Globally, aviation companies are downsizing and grounding their fleets to ride out the economic downturn, which has created the worst revenue environment in 50 years for airlines, according to the International Air Transport Association. In the Middle East, air freight demand grew 16 per cent in 2006 and slowed to 10 per cent last year. Regional air freight remained steady until July last year, growing 10 per cent on the year before, but then slowed to 1 per cent in October and declined 1 per cent and 9.2 per cent in November and December.
"Alarm bells are ringing everywhere," Giovanni Bisignani, the chief executive of IATA, said in January. "The industry is in a crisis and we have not yet seen the bottom." In the meantime, Maximus finds the transport of "four-legged valuables", as Mr Buhazza calls them, to be profitable business. The market is served by just a few airlines that specialise in carrying more than 12 horses at time. Often, the royal families have their own aircraft to transport their horses to competitions, breeding and training programmes. In Dubai, the Al Maktoum family uses a Boeing 747 for the task, while in Abu Dhabi, prize horses were once flown by the Air Force. Maximus is a new entrant. In December, it spent $800,000 on collapsible stalls, allowing the aircraft to pick up additional cargo for the return flight.
But live cargo is a small part of Maximus's overall business, limited to its Airbus planes and accounting for about five flights a month.

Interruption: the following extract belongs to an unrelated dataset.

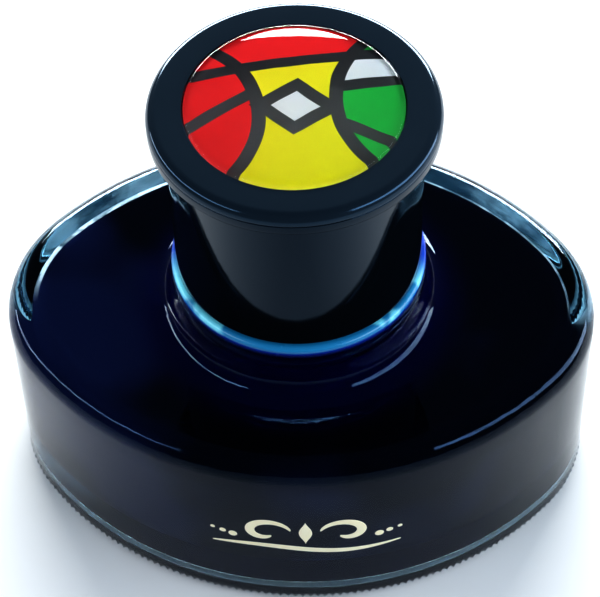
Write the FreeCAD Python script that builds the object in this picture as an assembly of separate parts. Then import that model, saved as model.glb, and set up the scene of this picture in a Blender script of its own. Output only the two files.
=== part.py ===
import FreeCAD, Part
import math
import os

from FreeCAD import Vector

# Desk ink bottle: a lens-shaped glass drum with a round neck, and a tall screw cap with a domed badge.
# Millimetres, +Z up. The origin is the middle of the base, X is the long way, the front wall faces -Y.

# Drum
half_length = 36.85
half_width = 27.15
side_radius = 42.2
drum_height = 29.0
rim_radius = 3.0
foot_radius = 1.8
glass_wall = 3.1
floor_thickness = 5.8
roof_thickness = 2.2
punt_depth = 0.9
bearing_width = 3.0

# Boss under the cap, and the neck with its thread
boss_radius = 15.6
boss_top = 37.5
boss_root_fillet = 3.8
boss_wall = 3.0
bore_radius = 8.4
neck_radius = 10.8
neck_top = 49.0
thread_pitch = 3.175
thread_depth = 1.1
thread_turns = 1.5
neck_thread_foot = 1.8
neck_thread_crest = 0.8
neck_thread_start = 42.2

# Ink
ink_level = 32.0
ink_gap = 0.05

# Cap
cap_bottom = 37.8
shell_radius = 15.0
shell_wall = 1.4
flange_radius = 17.05
flange_bottom = 60.4
flange_split = 61.75
cap_face = 63.2
shoulder_radius = 1.3
plug_depth = 3.0
plug_deck = 1.0
fit_gap = 0.03

# Inner closure and its sealing disc
insert_bottom = 38.5
insert_wall = 1.37
insert_roof = 1.6
insert_thread_depth = 1.1
insert_thread_foot = 1.5
insert_thread_crest = 0.6
liner_thickness = 1.0
liner_radius = 12.0

# Badge in the cap's face
badge_radius = 12.7
recess_depth = 1.0
recess_gap = 0.12
adhesive_thickness = 0.1
print_thickness = 0.15
dome_edge = 0.9
dome_rise = 1.4

# Gold print on the front wall
print_film = 0.08
print_height = 15.3
print_centre = 2.0

insert_radius = shell_radius - shell_wall - fit_gap
insert_inside = insert_radius - insert_wall
insert_roof_bottom = neck_top + liner_thickness
insert_top = insert_roof_bottom + insert_roof
recess_floor = cap_face - recess_depth


def disc(radius, low, high):
    """Round bar on the Z axis."""
    return Part.makeCylinder(radius, high - low, Vector(0, 0, low))


def turned(points):
    """Solid of revolution about Z from a closed outline of (radius, height) points."""
    outline = [Vector(r, 0, z) for r, z in points]
    face = Part.Face(Part.makePolygon(outline + outline[:1]))
    return face.revolve(Vector(0, 0, 0), Vector(0, 0, 1), 360)


def edges_at(shape, height, radius=None):
    """Edges that lie in the plane z = height, all of them or only circles of one radius."""
    found = []
    for edge in shape.Edges:
        box = edge.BoundBox
        if abs(box.ZMin - height) > 1e-4 or abs(box.ZMax - height) > 1e-4:
            continue
        if radius is None or abs(box.XMax - radius) < 1e-3:
            found.append(edge)
    return found


def oval_wire(inset, height):
    """Drum outline moved inwards by inset: two long arcs at front and back, two short arcs at the tips."""
    centre_y = side_radius - half_width
    reach = 2 * (side_radius - half_length)
    tip_radius = (2 * side_radius * half_width - half_length ** 2 - half_width ** 2) / reach
    centre_x = half_length - tip_radius
    turn = math.atan2(centre_y, centre_x)
    long_arc = side_radius - inset
    tip_arc = tip_radius - inset

    def on_long(angle, side):
        return Vector(long_arc * math.cos(angle), side * (long_arc * math.sin(angle) - centre_y), height)

    def on_tip(angle, side):
        return Vector(side * (centre_x + tip_arc * math.cos(angle)), tip_arc * math.sin(angle), height)

    right = math.pi - turn
    middle = math.pi / 2
    arcs = [
        Part.Arc(on_long(turn, 1), on_long(middle, 1), on_long(right, 1)),
        Part.Arc(on_tip(turn, -1), on_tip(0, -1), on_tip(-turn, -1)),
        Part.Arc(on_long(right, -1), on_long(middle, -1), on_long(turn, -1)),
        Part.Arc(on_tip(-turn, 1), on_tip(0, 1), on_tip(turn, 1)),
    ]
    return Part.Wire([arc.toShape() for arc in arcs])


def oval_block(inset, low, high, low_radius, high_radius):
    """Drum-shaped block with its bottom and top edges rounded."""
    block = Part.Face(oval_wire(inset, low)).extrude(Vector(0, 0, high - low))
    block = block.makeFillet(low_radius, edges_at(block, low))
    return block.makeFillet(high_radius, edges_at(block, high))


def screw_ridge(radius, start, base_width, crest_width, depth):
    """Helical ridge that stands depth from a cylinder of that radius: outwards if positive, else inwards."""
    root = radius - math.copysign(0.2, depth)
    crest = radius + depth
    corners = [
        Vector(root, 0, start - base_width / 2),
        Vector(crest, 0, start - crest_width / 2),
        Vector(crest, 0, start + crest_width / 2),
        Vector(root, 0, start + base_width / 2),
    ]
    profile = Part.makePolygon(corners + corners[:1])
    helix = Part.makeHelix(thread_pitch, thread_pitch * thread_turns, radius)
    helix.translate(Vector(0, 0, start))
    return Part.Wire(helix.Edges).makePipeShell([profile], True, True)


def cavity(gap):
    """Inside of the bottle, moved inwards by gap."""
    inside = glass_wall + gap
    roof = drum_height - roof_thickness - gap
    well_radius = boss_radius - boss_wall - gap
    room = oval_block(inside, floor_thickness + gap, roof, 3.5, 2.0)
    well = turned([
        (0, roof - 5),
        (well_radius, roof - 5),
        (well_radius, boss_top - 4.2),
        (bore_radius - gap, boss_top - 0.8),
        (bore_radius - gap, neck_top + 1),
        (0, neck_top + 1),
    ])
    room = room.fuse(well).removeSplitter()
    return room.makeFillet(1.5, edges_at(room, roof, well_radius))


def glass_bottle():
    body = oval_block(0, 0, drum_height, foot_radius, rim_radius)
    body = body.fuse(disc(boss_radius, drum_height - 2, boss_top))
    body = body.makeFillet(boss_root_fillet, edges_at(body, drum_height, boss_radius))
    body = body.makeFillet(0.8, edges_at(body, boss_top, boss_radius))
    neck = disc(neck_radius, boss_top - 1, neck_top)
    neck = neck.makeFillet(0.5, edges_at(neck, neck_top))
    ridge = screw_ridge(neck_radius, neck_thread_start, neck_thread_foot, neck_thread_crest, thread_depth)
    punt = oval_block(foot_radius + bearing_width, -5, punt_depth, 0.4, 0.8)
    return body.fuse([neck, ridge]).cut(cavity(0)).cut(punt)


def ink():
    top = Part.makeBox(200, 200, 100, Vector(-100, -100, ink_level))
    return cavity(ink_gap).cut(top)


def cap_shell():
    """Outer tube of the cap with the lower half of the flange and a stop step for the insert."""
    shell = turned([
        (shell_radius - shell_wall, cap_bottom),
        (shell_radius, cap_bottom),
        (shell_radius, flange_bottom),
        (flange_radius, flange_bottom),
        (flange_radius, flange_split),
        (shell_radius - 2 * shell_wall, flange_split),
        (shell_radius - 2 * shell_wall, insert_top),
        (shell_radius - shell_wall, insert_top),
    ])
    shell = shell.makeFillet(0.35, edges_at(shell, cap_bottom, shell_radius))
    shell = shell.makeFillet(0.25, edges_at(shell, flange_bottom, flange_radius))
    return shell.makeFillet(0.15, edges_at(shell, flange_split, flange_radius))


def cap_top():
    """Upper half of the flange: round shoulder, badge recess, and a hollow plug that fits into the shell."""
    plug_radius = shell_radius - 2 * shell_wall - fit_gap
    top = turned([
        (0, flange_split),
        (flange_radius, flange_split),
        (flange_radius, cap_face),
        (badge_radius + recess_gap, cap_face),
        (badge_radius + recess_gap, recess_floor),
        (0, recess_floor),
    ])
    top = top.makeFillet(0.1, edges_at(top, flange_split, flange_radius))
    top = top.makeFillet(shoulder_radius, edges_at(top, cap_face, flange_radius))
    plug = disc(plug_radius, flange_split - plug_depth, flange_split)
    hollow = disc(plug_radius - shell_wall, flange_split - plug_depth, flange_split - plug_deck)
    return top.fuse(plug.cut(hollow))


def threaded_insert():
    cup = disc(insert_radius, insert_bottom, insert_top)
    cup = cup.cut(disc(insert_inside, insert_bottom, insert_roof_bottom))
    start = neck_thread_start - thread_pitch / 2
    ridge = screw_ridge(insert_inside, start, insert_thread_foot, insert_thread_crest, -insert_thread_depth)
    return cup.fuse(ridge)


def cap_liner():
    return disc(liner_radius, neck_top, insert_roof_bottom)


def badge_adhesive():
    return disc(badge_radius - 0.6, recess_floor, recess_floor + adhesive_thickness)


def badge_print():
    low = recess_floor + adhesive_thickness
    return disc(badge_radius - 0.1, low, low + print_thickness)


def badge_dome():
    """Clear lens: a short round edge under a shallow sphere."""
    low = recess_floor + adhesive_thickness + print_thickness
    edge = low + dome_edge
    sphere_radius = (badge_radius ** 2 + dome_rise ** 2) / (2 * dome_rise)
    ball = Part.makeSphere(sphere_radius, Vector(0, 0, edge + dome_rise - sphere_radius))
    dome = disc(badge_radius, low, edge + dome_rise).common(ball)
    return dome.makeFillet(0.5, edges_at(dome, edge))


def on_front_wall(flat):
    """Thin film that a flat shape in the XZ plane leaves on the curved front wall."""
    centre = Vector(0, side_radius - half_width, 0)
    film = Part.makeCylinder(side_radius + print_film, drum_height, centre)
    film = film.cut(Part.makeCylinder(side_radius, drum_height, centre))
    return flat.extrude(Vector(0, -2 * half_width, 0)).common(film)


def lozenge(x, width, height):
    corners = [
        Vector(x - width / 2, 0, print_height),
        Vector(x, 0, print_height + height / 2),
        Vector(x + width / 2, 0, print_height),
        Vector(x, 0, print_height - height / 2),
    ]
    return Part.Face(Part.makePolygon(corners + corners[:1]))


def front_print():
    """Gold ornament: a central lozenge between two rows of shrinking ones."""
    films = [on_front_wall(lozenge(print_centre, 5.0, 5.0))]
    for step in range(1, 4):
        size = 3.4 - 0.7 * step
        for side in (-1, 1):
            films.append(on_front_wall(lozenge(print_centre + side * (0.8 + 3.4 * step), 2.4, size)))
    return Part.makeCompound(films)


pieces = {
    "glass_bottle": glass_bottle,
    "ink": ink,
    "front_print": front_print,
    "cap_shell": cap_shell,
    "cap_top": cap_top,
    "threaded_insert": threaded_insert,
    "cap_liner": cap_liner,
    "badge_adhesive": badge_adhesive,
    "badge_print": badge_print,
    "badge_dome": badge_dome,
}

os.makedirs("parts", exist_ok=True)
for name, make in pieces.items():
    shape = make()
    shape.exportStep("parts/" + name + ".step")
    print(name, "valid" if shape.isValid() else "NOT VALID", len(shape.Solids), "solid(s),",
          round(shape.Volume / 1000, 3), "cm3")
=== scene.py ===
import math

import bpy
import numpy as np
from mathutils import Matrix, Vector


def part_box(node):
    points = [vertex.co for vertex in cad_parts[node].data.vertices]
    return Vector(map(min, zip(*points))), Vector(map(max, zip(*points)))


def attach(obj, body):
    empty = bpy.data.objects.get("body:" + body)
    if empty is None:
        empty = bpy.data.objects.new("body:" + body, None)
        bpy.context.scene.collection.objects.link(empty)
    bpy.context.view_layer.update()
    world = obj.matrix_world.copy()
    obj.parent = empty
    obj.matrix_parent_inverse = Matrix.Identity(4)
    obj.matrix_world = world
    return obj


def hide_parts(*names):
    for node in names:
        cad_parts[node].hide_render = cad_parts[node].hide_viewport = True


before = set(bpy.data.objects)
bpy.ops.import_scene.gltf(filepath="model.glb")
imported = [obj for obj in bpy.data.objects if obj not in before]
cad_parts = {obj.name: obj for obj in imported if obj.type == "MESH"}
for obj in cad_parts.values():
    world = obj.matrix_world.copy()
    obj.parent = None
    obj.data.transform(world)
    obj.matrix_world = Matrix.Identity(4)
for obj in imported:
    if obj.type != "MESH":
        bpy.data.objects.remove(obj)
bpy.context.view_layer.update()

# lengths are in millimetres, and mm turns them into metres
mm = 0.001
scene = bpy.context.scene

# low and high corners of the designed pieces, in metres
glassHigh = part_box("glass_bottle")[1]
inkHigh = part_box("ink")[1]
shellLow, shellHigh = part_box("cap_shell")
topLow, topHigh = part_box("cap_top")
insertLow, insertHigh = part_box("threaded_insert")
linerLow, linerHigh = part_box("cap_liner")
domeLow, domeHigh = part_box("badge_dome")
printLow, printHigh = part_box("badge_print")
glueLow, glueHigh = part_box("badge_adhesive")
frontLow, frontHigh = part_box("front_print")


class Wire:
    # a socket that can stand in a sum
    def __init__(self, paint, socket):
        self.paint = paint
        self.socket = socket

    def calc(self, operation, *terms):
        # one Math node
        sockets = dict(enumerate(terms))
        return self.paint.node("ShaderNodeMath", {"operation": operation}, sockets).out(0)

    def __add__(self, other):
        return self.calc("ADD", self, other)

    def __radd__(self, other):
        return self.calc("ADD", other, self)

    def __sub__(self, other):
        return self.calc("SUBTRACT", self, other)

    def __rsub__(self, other):
        return self.calc("SUBTRACT", other, self)

    def __mul__(self, other):
        return self.calc("MULTIPLY", self, other)

    def __rmul__(self, other):
        return self.calc("MULTIPLY", other, self)

    def __pow__(self, other):
        return self.calc("POWER", self, other)

    def __rpow__(self, other):
        return self.calc("POWER", other, self)

    def __abs__(self):
        return self.calc("ABSOLUTE", self)

    def least(self, other):
        return self.calc("MINIMUM", self, other)

    def below(self, limit, blur):
        # 1 under the limit, 0 over it, with a short slope between
        return self.paint.node("ShaderNodeMapRange", {"interpolation_type": "SMOOTHSTEP"}, {
            "Value": self, "From Min": limit - blur, "From Max": limit + blur,
            "To Min": 1.0, "To Max": 0.0}).out(0)


class Made:
    # a node whose outputs come out as wires
    def __init__(self, paint, node):
        self.paint = paint
        self.node = node

    def out(self, key):
        return Wire(self.paint, self.node.outputs[key])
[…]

It also requires additional expertise, and Maximus is seeking a partner as it expands its live-animal transport business. Over long journeys, horses can get dehydrated and develop gas colics. They also get frightened and can injure themselves, so some horses are sedated before the flight and many are given special braces to protect their knees and shins from their own kicking. All need to travel with grooms, and often a veterinarian. But dealing with skittish mares and excitable stallions pays off for Maximus. The recent flight carrying the racehorses netted the company $150,000.